**What is asked**.
Can all of these lines be returned exactly?

___

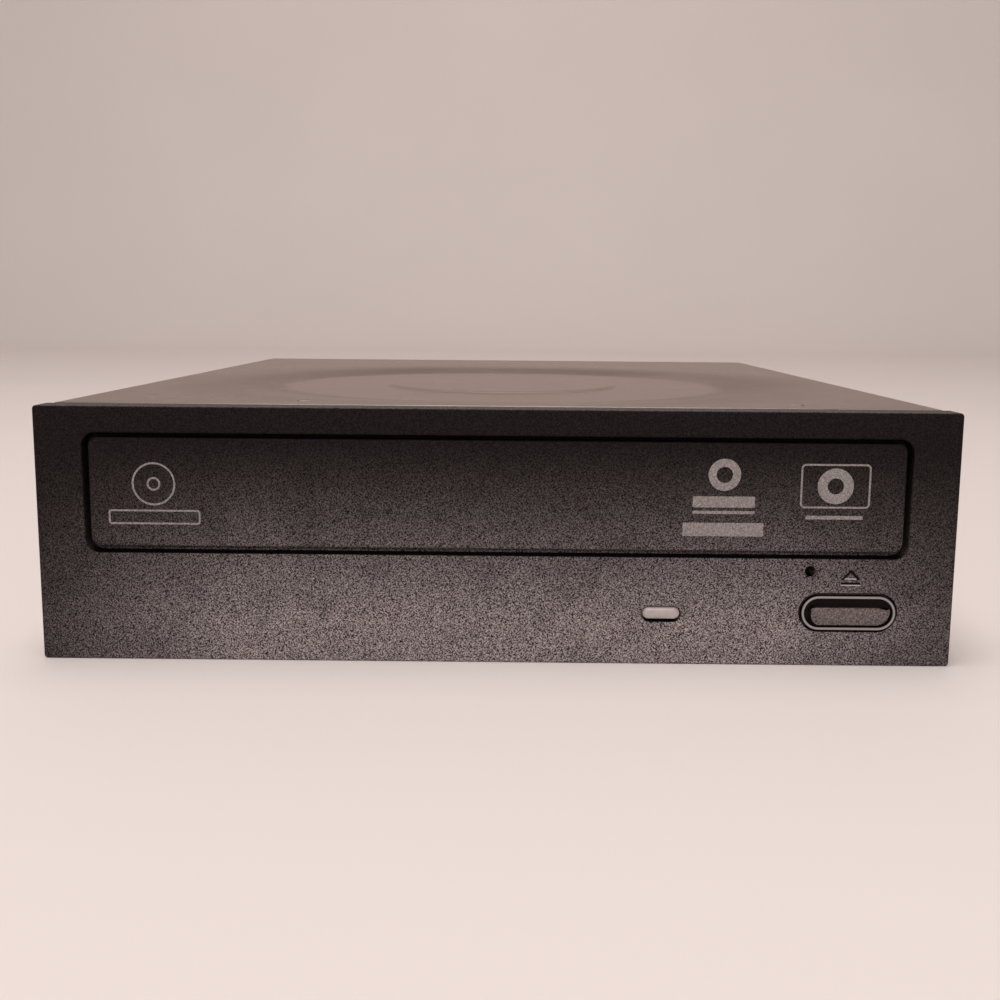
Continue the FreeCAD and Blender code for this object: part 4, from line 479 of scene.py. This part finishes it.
def ribbon(name):
    """Flat cable: pale film over parallel tinned conductors along Y."""
    finish = Finish(name, (0.75, 0.77, 0.8), 0.3)
    wires = finish.bands(1.0 * MM, "X")
    finish.tint(wires, (0.82, 0.84, 0.86), (0.42, 0.44, 0.47), 0.55, 0.75)
    finish.relief(wires, 0.05 * MM, 0.5)
    return finish.material


def windings(name):
    """Laminated core with enamelled copper in its slots."""
    finish = Finish(name, (0.55, 0.26, 0.12), 0.3, metallic=1.0)
    turns = finish.bands(0.25 * MM, "Z")
    finish.tint(turns, (0.30, 0.12, 0.05), (0.72, 0.36, 0.18), 0.2, 0.8)
    finish.relief(turns, 0.08 * MM, 0.8)
    return finish.material


def cast_alloy(name):
    """Die-cast alloy, as cast: a pebbled grey skin."""
    finish = Finish(name, (0.42, 0.42, 0.43), 0.5, metallic=1.0)
    pebbles = finish.cells(0.5 * MM)
    finish.tint(finish.noise(6 * MM, 4.0), (0.34, 0.34, 0.35), (0.50, 0.50, 0.51))
    finish.roughen(pebbles, 0.42, 0.62)
    finish.relief(pebbles, 0.03 * MM, 0.6)
    return finish.material


def coated_lens(name):
    """Clear moulded lens with a violet coating."""
    finish = Finish(name, (0.62, 0.52, 0.86), 0.06, Transmission_Weight=0.6, Coat_Weight=1.0)
    finish.roughen(finish.noise(0.4 * MM, 2.0), 0.04, 0.09)
    return finish.material


def print_ink(name, sizes, colours):
    """Pad-printed ink that lies over the grain: flat pale grey, a little worn."""
    ink = tuple(colours.ink)
    finish = Finish(name, ink, 0.55)
    grain = finish.noise(sizes.grain, 3.0, rough=0.6)
    finish.mottle(grain, ink, 0.4, 0.40, 0.62)
    finish.relief(grain, 0.08 * MM, 0.8)
    return finish.material


def milky_lens(name, sizes, colours):
    """Milky light guide: soft scatter under a faint gloss."""
    milk = tuple(colours.lamp)
    finish = Finish(name, milk, 0.32, Subsurface_Weight=0.25, Subsurface_Scale=0.6 * MM)
    finish.mottle(finish.noise(1.5 * MM, 2.0), milk, 0.06)
    finish.roughen(finish.noise(0.3 * MM, 2.0), 0.26, 0.4)
    return finish.material


def polished_black(name, sizes, colours):
    """The button: a polished lip whose crown carries a painted highlight, walls painted near-black as shadow and a
    finely grained floor.
    """
    finish = Finish(name, (0.020, 0.018, 0.018), 0.16, Specular_IOR_Level=0.08)
    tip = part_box("eject_button")[0].y
    floor = tip + sizes.button_hollow
    depth, grain = finish.along("Y"), finish.noise(sizes.grain, 3.0, rough=0.6)
    # Painted highlight on the lip's crown, fading to walls painted near-black as the hollow's shadow.
    wall = finish.mixed(depth, (0.26, 0.235, 0.225), (0.002, 0.001, 0.001), tip, tip + 0.16 * MM)
    grained = finish.mixed(grain, (0.05, 0.040, 0.040), (0.19, 0.155, 0.15), 0.38, 0.64)
    floor_start, floor_end = floor - 0.06 * MM, floor - 0.01 * MM
    finish.tint(depth, wall, grained, floor_start, floor_end)
    finish.roughen(depth, 0.20, 0.50, floor_start, floor_end)
    finish.relief(grain, 0.02 * MM, 0.6)
    return finish.material


def plain(make, *values, **options):
    """A finish that needs neither the sizes nor the colours."""
    return lambda name, sizes, colours: make(name, *values, **options)


FINISHES = {
    "plated_steel": plated_steel,
    "lid_steel": lid_steel,
    "black_textured": textured_black,
    "button_black": polished_black,
    "lamp_milky": milky_lens,
    "frame_black": plain(moulded, (0.022, 0.022, 0.024), 0.5),
    "tray_black": plain(moulded, (0.020, 0.020, 0.021), 0.46, grain=0.3 * MM),
    "gear_white": plain(moulded, (0.72, 0.70, 0.64), 0.34, height=0.008 * MM, spread=0.04,
                        Subsurface_Weight=0.15, Subsurface_Scale=1.0 * MM),
    "bright_steel": plain(metal, (0.62, 0.61, 0.60), 0.24),
    "board_green": circuit_board,
    "chip_black": plain(moulded, (0.016, 0.016, 0.017), 0.55, grain=0.12 * MM),
    "capacitor_alloy": plain(metal, (0.72, 0.72, 0.74), 0.3, along="Z"),
    "black_rubber": plain(moulded, (0.018, 0.018, 0.018), 0.8, grain=0.2 * MM),
    "gilt_contact": plain(metal, (0.83, 0.60, 0.24), 0.22),
    "grey_magnet": plain(metal, (0.30, 0.30, 0.31), 0.34, lines=0.5 * MM),
    "lens_clear": plain(coated_lens),
    "ivory_plastic": plain(moulded, (0.66, 0.63, 0.55), 0.42, spread=0.05),
    "ribbon_white": plain(ribbon),
    "socket_black": plain(moulded, (0.014, 0.014, 0.014), 0.38, height=0.012 * MM),
    "copper_winding": plain(windings),
    "housing_alloy": plain(cast_alloy),
}


def finish_named(slot):
    """The slot's material, made once."""
    label = slot + "_finish"
    if label not in bpy.data.materials:
        scene = bpy.context.scene
        FINISHES[slot](label, scene.drive_sizes, scene.drive_colours)
    return bpy.data.materials[label]


# Pieces

class DRIVE_OT_finishes(bpy.types.Operator):
    """Gives every carried-over piece the finish of its slot"""

    bl_idname = "drive.finishes"
    bl_label = "Finish carried-over pieces"

    def execute(self, context):
        slots = {part["node"]: part["material_slot"] for part in frame["record"]["subparts"]}
        for name, piece in frame["nodes"].items():
            material = finish_named("lid_steel" if name == "top_cover" else slots[name])
            for holder in piece.material_slots:
                holder.material = material
        return {"FINISHED"}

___

**Solution to this problem**.
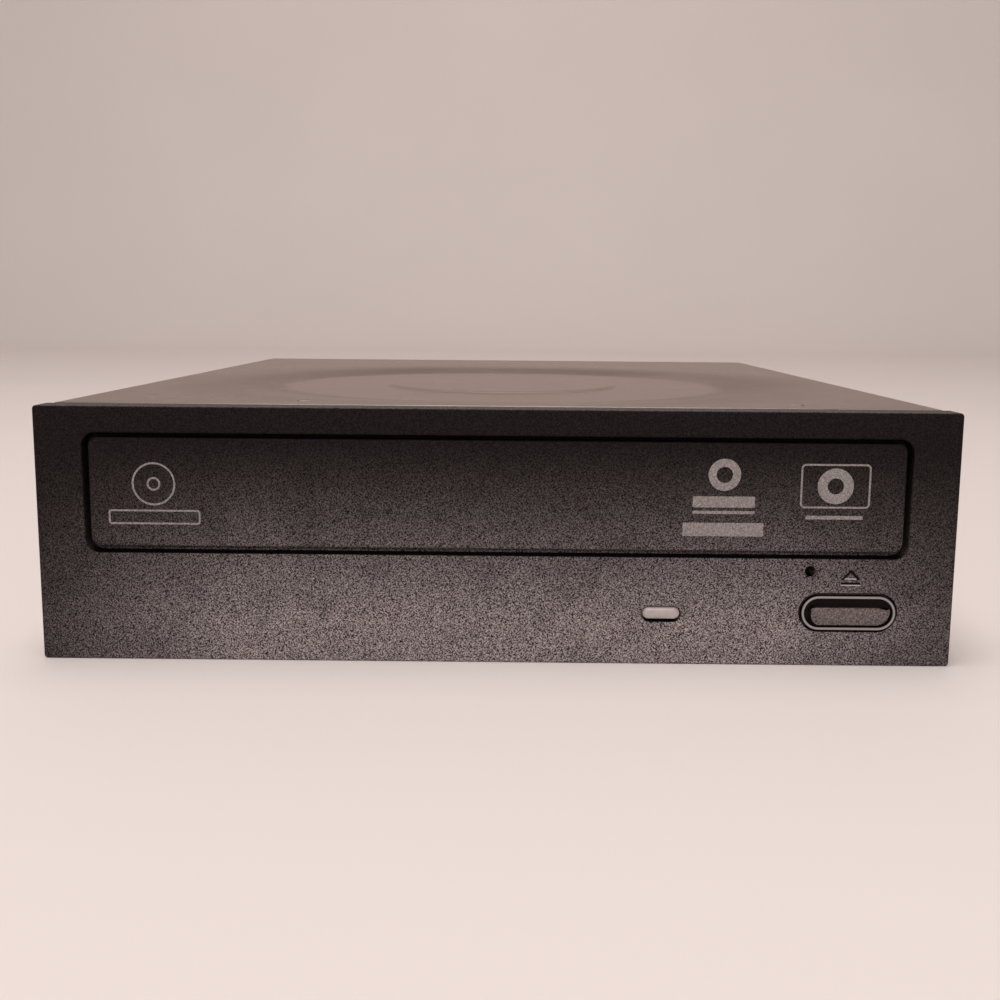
Continue the FreeCAD and Blender code for this object: part 4, from line 479 of scene.py. This part finishes it.
def ribbon(name):
    """Flat cable: pale film over parallel tinned conductors along Y."""
    finish = Finish(name, (0.75, 0.77, 0.8), 0.3)
    wires = finish.bands(1.0 * MM, "X")
    finish.tint(wires, (0.82, 0.84, 0.86), (0.42, 0.44, 0.47), 0.55, 0.75)
    finish.relief(wires, 0.05 * MM, 0.5)
    return finish.material


def windings(name):
    """Laminated core with enamelled copper in its slots."""
    finish = Finish(name, (0.55, 0.26, 0.12), 0.3, metallic=1.0)
    turns = finish.bands(0.25 * MM, "Z")
    finish.tint(turns, (0.30, 0.12, 0.05), (0.72, 0.36, 0.18), 0.2, 0.8)
    finish.relief(turns, 0.08 * MM, 0.8)
    return finish.material


def cast_alloy(name):
    """Die-cast alloy, as cast: a pebbled grey skin."""
    finish = Finish(name, (0.42, 0.42, 0.43), 0.5, metallic=1.0)
    pebbles = finish.cells(0.5 * MM)
    finish.tint(finish.noise(6 * MM, 4.0), (0.34, 0.34, 0.35), (0.50, 0.50, 0.51))
    finish.roughen(pebbles, 0.42, 0.62)
    finish.relief(pebbles, 0.03 * MM, 0.6)
    return finish.material


def coated_lens(name):
    """Clear moulded lens with a violet coating."""
    finish = Finish(name, (0.62, 0.52, 0.86), 0.06, Transmission_Weight=0.6, Coat_Weight=1.0)
    finish.roughen(finish.noise(0.4 * MM, 2.0), 0.04, 0.09)
    return finish.material


def print_ink(name, sizes, colours):
    """Pad-printed ink that lies over the grain: flat pale grey, a little worn."""
    ink = tuple(colours.ink)
    finish = Finish(name, ink, 0.55)
    grain = finish.noise(sizes.grain, 3.0, rough=0.6)
    finish.mottle(grain, ink, 0.4, 0.40, 0.62)
    finish.relief(grain, 0.08 * MM, 0.8)
    return finish.material


def milky_lens(name, sizes, colours):
    """Milky light guide: soft scatter under a faint gloss."""
    milk = tuple(colours.lamp)
    finish = Finish(name, milk, 0.32, Subsurface_Weight=0.25, Subsurface_Scale=0.6 * MM)
    finish.mottle(finish.noise(1.5 * MM, 2.0), milk, 0.06)
    finish.roughen(finish.noise(0.3 * MM, 2.0), 0.26, 0.4)
    return finish.material


def polished_black(name, sizes, colours):
    """The button: a polished lip whose crown carries a painted highlight, walls painted near-black as shadow and a
    finely grained floor.
    """
    finish = Finish(name, (0.020, 0.018, 0.018), 0.16, Specular_IOR_Level=0.08)
    tip = part_box("eject_button")[0].y
    floor = tip + sizes.button_hollow
    depth, grain = finish.along("Y"), finish.noise(sizes.grain, 3.0, rough=0.6)
    # Painted highlight on the lip's crown, fading to walls painted near-black as the hollow's shadow.
    wall = finish.mixed(depth, (0.26, 0.235, 0.225), (0.002, 0.001, 0.001), tip, tip + 0.16 * MM)
    grained = finish.mixed(grain, (0.05, 0.040, 0.040), (0.19, 0.155, 0.15), 0.38, 0.64)
    floor_start, floor_end = floor - 0.06 * MM, floor - 0.01 * MM
    finish.tint(depth, wall, grained, floor_start, floor_end)
    finish.roughen(depth, 0.20, 0.50, floor_start, floor_end)
    finish.relief(grain, 0.02 * MM, 0.6)
    return finish.material


def plain(make, *values, **options):
    """A finish that needs neither the sizes nor the colours."""
    return lambda name, sizes, colours: make(name, *values, **options)


FINISHES = {
    "plated_steel": plated_steel,
    "lid_steel": lid_steel,
    "black_textured": textured_black,
    "button_black": polished_black,
    "lamp_milky": milky_lens,
    "frame_black": plain(moulded, (0.022, 0.022, 0.024), 0.5),
    "tray_black": plain(moulded, (0.020, 0.020, 0.021), 0.46, grain=0.3 * MM),
    "gear_white": plain(moulded, (0.72, 0.70, 0.64), 0.34, height=0.008 * MM, spread=0.04,
                        Subsurface_Weight=0.15, Subsurface_Scale=1.0 * MM),
    "bright_steel": plain(metal, (0.62, 0.61, 0.60), 0.24),
    "board_green": circuit_board,
    "chip_black": plain(moulded, (0.016, 0.016, 0.017), 0.55, grain=0.12 * MM),
    "capacitor_alloy": plain(metal, (0.72, 0.72, 0.74), 0.3, along="Z"),
    "black_rubber": plain(moulded, (0.018, 0.018, 0.018), 0.8, grain=0.2 * MM),
    "gilt_contact": plain(metal, (0.83, 0.60, 0.24), 0.22),
    "grey_magnet": plain(metal, (0.30, 0.30, 0.31), 0.34, lines=0.5 * MM),
    "lens_clear": plain(coated_lens),
    "ivory_plastic": plain(moulded, (0.66, 0.63, 0.55), 0.42, spread=0.05),
    "ribbon_white": plain(ribbon),
    "socket_black": plain(moulded, (0.014, 0.014, 0.014), 0.38, height=0.012 * MM),
    "copper_winding": plain(windings),
    "housing_alloy": plain(cast_alloy),
}


def finish_named(slot):
    """The slot's material, made once."""
    label = slot + "_finish"
    if label not in bpy.data.materials:
        scene = bpy.context.scene
        FINISHES[slot](label, scene.drive_sizes, scene.drive_colours)
    return bpy.data.materials[label]


# Pieces

class DRIVE_OT_finishes(bpy.types.Operator):
    """Gives every carried-over piece the finish of its slot"""

    bl_idname = "drive.finishes"
    bl_label = "Finish carried-over pieces"

    def execute(self, context):
        slots = {part["node"]: part["material_slot"] for part in frame["record"]["subparts"]}
        for name, piece in frame["nodes"].items():
            material = finish_named("lid_steel" if name == "top_cover" else slots[name])
            for holder in piece.material_slots:
                holder.material = material
        return {"FINISHED"}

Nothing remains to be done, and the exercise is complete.